The PRR was one of the giants among American railroad companies, boasting the highest volume of traffic in the States for the first half of the twentieth century, and a total route mileage over 10,515 miles in 1925 – close to 50% of the length of the much more densely built British network at the same time. The merits and performance of its T1 class have become one of the great controversies debated among railway enthusiasts since the class was withdrawn from service in the early 1950s, after careers of mostly less than a decade.
The new locomotive is estimated to cost an ultimate USD10 million, and to be complete in around 2030, subject to funding. Construction of high profile components has already begun, with the first of the driving wheels cast in February 2016 and the distinctive streamlined ‘prow’ currently being assembled.

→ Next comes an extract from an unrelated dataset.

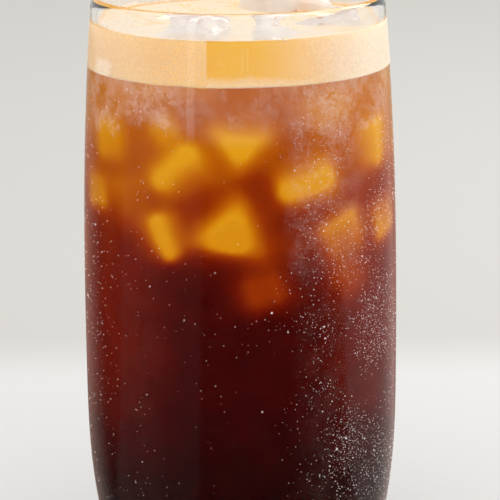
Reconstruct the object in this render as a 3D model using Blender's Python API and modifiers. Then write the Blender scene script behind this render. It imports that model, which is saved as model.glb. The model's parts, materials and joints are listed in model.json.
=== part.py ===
"""Iced americano in a clear barrel-sided tumbler.

The drink stands on the XY plane with its axis on Z. Sizes are in metres.
Pieces: the glass, the coffee in it, the foam layer on the coffee, and the
ice cubes that float through the foam.
"""

import math
import random

import bmesh
import bpy
from mathutils import Euler, Vector

# Driving sizes of the glass
GLASS_HEIGHT = 0.140
RIM_RADIUS = 0.0341
BELLY_RADIUS = 0.0375
BELLY_HEIGHT = 0.050
FOOT_RADIUS = 0.0315
UPPER_POWER = 2.5
LOWER_POWER = 2.9
HEEL_RADIUS = 0.005
RIM_WALL = 0.0017
BELLY_WALL = 0.0020
FLOOR_HEIGHT = 0.0095
BOWL_HEIGHT = 0.020
BOWL_POWER = 2.3

# Driving sizes of the drink
GAP = 0.0003
FOAM_BOTTOM = 0.1238
FOAM_TOP = 0.1335
FOAM_WAVE = 0.00022
# Waves of the foam's top: radians per metre along X and along Y, and the phase
FOAM_WAVES = ((310, 0, 1.3), (0, 270, -0.6), (150, -150, 2.1))
CREEP_HEIGHT = 0.0005
CREEP_WIDTH = 0.0028
CLING_HEIGHT = 0.0006
CLING_ANGLE = math.radians(187)
CLING_SPREAD = math.radians(26)

# How finely the turned shapes are cut
TURN_STEPS = 60
SIDE_STEPS = 8
OUTSIDE_STEPS = 12
HEEL_STEPS = 3
RIM_STEPS = 6
BOWL_STEPS = 6
FOAM_RINGS = 6
RING_POWER = 0.7
FOAM_SIDE_STEPS = 4

# Floating ice: name, edge, centre, turn in degrees about X, Y and Z
ICE_CUBES = (
    ("ice_front_left", 0.0160, (-0.0094, -0.0208, 0.1280), (12, -6, -22)),
    ("ice_front_right", 0.0118, (0.0074, -0.0230, 0.1292), (20, 24, 4)),
    ("ice_back", 0.0190, (0.0108, 0.0175, 0.1280), (-10, 10, 28)),
    ("ice_right", 0.0170, (0.0218, -0.0025, 0.1268), (8, -14, -4)),
)
CORNER_DRIFT = 0.07
MELT_SHARE = 0.20
MELT_SEGMENTS = 3
ICE_SEED = 11

MERGE = 0.00002


def clear_scene():
    """Empty the file, so that only the drink is left in it."""
    for found in list(bpy.data.objects):
        bpy.data.objects.remove(found)


def collection(name):
    made = bpy.data.collections.new(name)
    bpy.context.scene.collection.children.link(made)
    return made


def finish(name, colour, roughness, transmission=0.0, ior=1.45):
    """A Principled finish in the piece's own colour."""
    made = bpy.data.materials.new(name)
    made.use_nodes = True
    shader = made.node_tree.nodes["Principled BSDF"]
    shader.inputs["Base Color"].default_value = (*colour, 1.0)
    shader.inputs["Roughness"].default_value = roughness
    shader.inputs["Metallic"].default_value = 0.0
    shader.inputs["Transmission Weight"].default_value = transmission
    shader.inputs["IOR"].default_value = ior
    return made


def outer_radius(height):
    """Radius of the glass's outer side, without the rounding of heel and rim."""
    if height >= BELLY_HEIGHT:
        share = (height - BELLY_HEIGHT) / (GLASS_HEIGHT - BELLY_HEIGHT)
        return BELLY_RADIUS - (BELLY_RADIUS - RIM_RADIUS) * share**UPPER_POWER
    share = (BELLY_HEIGHT - height) / BELLY_HEIGHT
    return BELLY_RADIUS - (BELLY_RADIUS - FOOT_RADIUS) * share**LOWER_POWER


def wall(height):
    """Thickness of the glass's side, which grows from the rim down to the belly."""
    share = (GLASS_HEIGHT - height) / (GLASS_HEIGHT - BELLY_HEIGHT)
    return RIM_WALL + (BELLY_WALL - RIM_WALL) * min(1.0, share)


def inner_radius(height):
    """Radius of the hollow, whose lower end is rounded like a bowl."""
    side = outer_radius(height) - wall(height)
    bowl_top = FLOOR_HEIGHT + BOWL_HEIGHT
    if height >= bowl_top:
        return side
    share = (bowl_top - height) / BOWL_HEIGHT
    return side * max(0.0, 1.0 - share**BOWL_POWER) ** (1.0 / BOWL_POWER)


def steps(start, end, count):
    """Evenly spaced numbers from start to end, both included."""
    return [start + (end - start) * n / count for n in range(count + 1)]


def bowl_heights():
    """Heights up the rounded end of the hollow, closer together near its floor."""
    angles = steps(0.0, math.pi / 2, BOWL_STEPS)
    return [FLOOR_HEIGHT + BOWL_HEIGHT * (1.0 - math.cos(a)) for a in angles]


def hollow_side(top, inset=0.0):
    """Points (radius, height) from the middle of the floor up the hollow's side to top."""
    bowl = bowl_heights()
    middle = (0.0, FLOOR_HEIGHT + inset)
    rounded = [(inner_radius(z) - inset, z + inset) for z in bowl[1:]]
    straight = steps(bowl[-1], top, SIDE_STEPS)[1:]
    return [middle] + rounded + [(inner_radius(z) - inset, z) for z in straight]


def rim_arc():
    """The rounded lip, from its inner edge over the top to its outer edge."""
    radius = RIM_WALL / 2
    middle = (RIM_RADIUS - radius, GLASS_HEIGHT - radius)
    angles = steps(math.pi, 0.0, RIM_STEPS)
    return [(middle[0] + radius * math.cos(a), middle[1] + radius * math.sin(a)) for a in angles]


def heel_arc():
    """The rounded lower corner, from the outer side to the flat that the glass stands on."""
    middle = (outer_radius(HEEL_RADIUS) - HEEL_RADIUS, HEEL_RADIUS)
    angles = steps(0.0, -math.pi / 2, HEEL_STEPS)
    return [
        (middle[0] + HEEL_RADIUS * math.cos(a), middle[1] + HEEL_RADIUS * math.sin(a))
        for a in angles
    ]


def turned(name, profile, material, into):
    """A solid turned about Z from a profile that ends on the axis at both ends."""
    mesh = bpy.data.meshes.new(name)
    edges = [(n, n + 1) for n in range(len(profile) - 1)]
    mesh.from_pydata([(r, 0.0, z) for r, z in profile], edges, [])
    made = bpy.data.objects.new(name, mesh)
    into.objects.link(made)
    screw = made.modifiers.new("turn", "SCREW")
    screw.steps = TURN_STEPS
    screw.render_steps = TURN_STEPS
    screw.use_merge_vertices = True
    screw.merge_threshold = MERGE
    screw.use_smooth_shade = True
    made.data.materials.append(material)
    return made


def as_mesh(source):
    """Turn an object's modifiers into its own mesh, so that its points can be moved."""
    bpy.context.view_layer.update()
    graph = bpy.context.evaluated_depsgraph_get()
    mesh = bpy.data.meshes.new_from_object(source.evaluated_get(graph))
    source.modifiers.clear()
    source.data = mesh


def glass(into):
    lip = rim_arc()
    heel = heel_arc()
    inside = hollow_side(lip[0][1])[:-1]
    side_heights = steps(lip[-1][1], heel[0][1], OUTSIDE_STEPS)[1:-1]
    outside = [(outer_radius(z), z) for z in side_heights]
    profile = inside + lip + outside + heel + [(0.0, 0.0)]
    return turned("glass", profile, finish("clear_glass", (0.94, 0.96, 0.95), 0.03, 1.0, 1.5), into)


def coffee(into):
    side = hollow_side(FOAM_BOTTOM - GAP, GAP)
    profile = [(0.0, FOAM_BOTTOM - GAP)] + side[::-1]
    return turned("coffee", profile, finish("black_coffee", (0.10, 0.02, 0.008), 0.1), into)


def foam_relief(place):
    """How far the foam's top stands above its mean level: low waves and the creep up the glass."""
    waves = sum(math.sin(x * place.x + y * place.y + phase) for x, y, phase in FOAM_WAVES)
    reach = inner_radius(FOAM_TOP) - GAP
    from_glass = max(0.0, reach - math.hypot(place.x, place.y))
    creep = math.exp(-((from_glass / CREEP_WIDTH) ** 2))
    turn = math.remainder(math.atan2(place.y, place.x) - CLING_ANGLE, math.tau)
    cling = CLING_HEIGHT * math.exp(-((turn / CLING_SPREAD) ** 2))
    return FOAM_WAVE * waves * (1.0 - creep) + (CREEP_HEIGHT + cling) * creep


def foam(into):
    """The foam layer, whose side follows the glass and whose top is uneven."""
    reach = inner_radius(FOAM_TOP) - GAP
    top = [(reach * share**RING_POWER, FOAM_TOP) for share in steps(0.0, 1.0, FOAM_RINGS)]
    side = [(inner_radius(z) - GAP, z) for z in steps(FOAM_TOP, FOAM_BOTTOM, FOAM_SIDE_STEPS)[1:]]
    colour = finish("coffee_foam", (0.90, 0.62, 0.30), 0.6)
    made = turned("crema", top + side + [(0.0, FOAM_BOTTOM)], colour, into)
    as_mesh(made)
    for point in made.data.vertices:
        if point.co.z > FOAM_TOP - MERGE:
            point.co.z += foam_relief(point.co)
    return made


def ice_cube(name, edge, centre, turn, material, into, random_source):
    """A cube with drifted corners and edges rounded by melting."""
    mesh = bpy.data.meshes.new(name)
    shape = bmesh.new()
    bmesh.ops.create_cube(shape, size=edge)
    for corner in shape.verts:
        corner.co += Vector(random_source.uniform(-1, 1) for _ in range(3)) * CORNER_DRIFT * edge
    shape.to_mesh(mesh)
    shape.free()
    made = bpy.data.objects.new(name, mesh)
    into.objects.link(made)
    made.location = centre
    made.rotation_euler = Euler([math.radians(a) for a in turn])
    bevel = made.modifiers.new("melt", "BEVEL")
    bevel.width = MELT_SHARE * edge
    bevel.segments = MELT_SEGMENTS
    made.data.shade_smooth()
    made.data.materials.append(material)
    return made


def pocket_cutter(cube, into):
    """The cube's shape grown by the gap, which leaves its pocket in foam and coffee."""
    made = cube.copy()
    made.data = cube.data.copy()
    made.name = cube.name + "_pocket"
    into.objects.link(made)
    grow = made.modifiers.new("grow", "DISPLACE")
    grow.strength = GAP
    grow.mid_level = 0.0
    made.hide_render = True
    made.display_type = "WIRE"
    return made


def cut(body, cutter):
    pocket = body.modifiers.new(cutter.name, "BOOLEAN")
    pocket.operation = "DIFFERENCE"
    pocket.solver = "EXACT"
    pocket.object = cutter


def build():
    clear_scene()
    drink = collection("iced_americano")
    cutters = collection("cutters")
    glass(drink)
    liquid = coffee(drink)
    layer = foam(drink)
    frozen = finish("ice", (0.93, 0.95, 0.97), 0.08, 0.9, 1.31)
    random_source = random.Random(ICE_SEED)
    for name, edge, centre, turn in ICE_CUBES:
        cube = ice_cube(name, edge, centre, turn, frozen, drink, random_source)
        pocket = pocket_cutter(cube, cutters)
        cut(liquid, pocket)
        cut(layer, pocket)


build()
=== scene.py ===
"""Iced americano in a barrel tumbler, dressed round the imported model.

Every piece is made by its own operator. Sizes are in metres, angles in
degrees where a name says so, and turn 0 is the side that faces -Y.
"""

import json
import math
import random

import bmesh
import bpy
from bpy.props import (
    FloatProperty,
    FloatVectorProperty,
    IntProperty,
    PointerProperty,
)
from bpy.types import Operator, Panel, PropertyGroup
from mathutils import Euler, Matrix, Vector, noise
from mathutils.bvhtree import BVHTree

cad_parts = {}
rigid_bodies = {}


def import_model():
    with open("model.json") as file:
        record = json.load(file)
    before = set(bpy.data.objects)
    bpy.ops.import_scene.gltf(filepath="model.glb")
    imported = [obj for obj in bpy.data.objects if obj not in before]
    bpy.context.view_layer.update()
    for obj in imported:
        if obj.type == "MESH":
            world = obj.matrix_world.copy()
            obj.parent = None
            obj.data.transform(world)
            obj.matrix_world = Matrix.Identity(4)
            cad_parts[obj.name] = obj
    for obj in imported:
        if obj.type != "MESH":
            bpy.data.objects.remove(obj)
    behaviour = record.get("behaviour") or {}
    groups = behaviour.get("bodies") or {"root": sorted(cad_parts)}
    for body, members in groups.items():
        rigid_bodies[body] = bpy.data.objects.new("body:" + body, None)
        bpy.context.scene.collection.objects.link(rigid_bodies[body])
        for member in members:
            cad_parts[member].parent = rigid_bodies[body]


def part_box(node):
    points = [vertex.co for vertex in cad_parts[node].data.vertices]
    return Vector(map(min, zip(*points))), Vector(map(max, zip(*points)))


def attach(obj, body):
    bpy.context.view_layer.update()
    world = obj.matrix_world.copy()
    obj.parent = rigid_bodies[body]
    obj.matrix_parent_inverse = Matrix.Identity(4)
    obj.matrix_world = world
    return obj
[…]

When complete, the locomotive will be the only rigid frame duplex locomotive in the world and the only locomotive working in the USA using poppet valves. Operations at 85-110mph are expected to be feasible – in excess of typical top speeds in the UK, and high even relative to the revised upper limit planned for Tornado. For the potential implications of this for Mallard’s world record, read the Q+A…
ADDENDUM: Z199 (Australia)
A project originally entirely missing from this article was the construction of a South Australian Railways Z-class 4-4-0. This is being undertaken privately, and as of early 2016 it was estimated to be 45% complete, with perhaps 15 years’ work still lying ahead. While this is a 3’6″ locomotive rather than standard gauge, as with the V-class it is included here to stretch a point – ‘standard’ gauge is not as standard in Australia as elsewhere, and substantial broad and narrow gauge networks remain in use.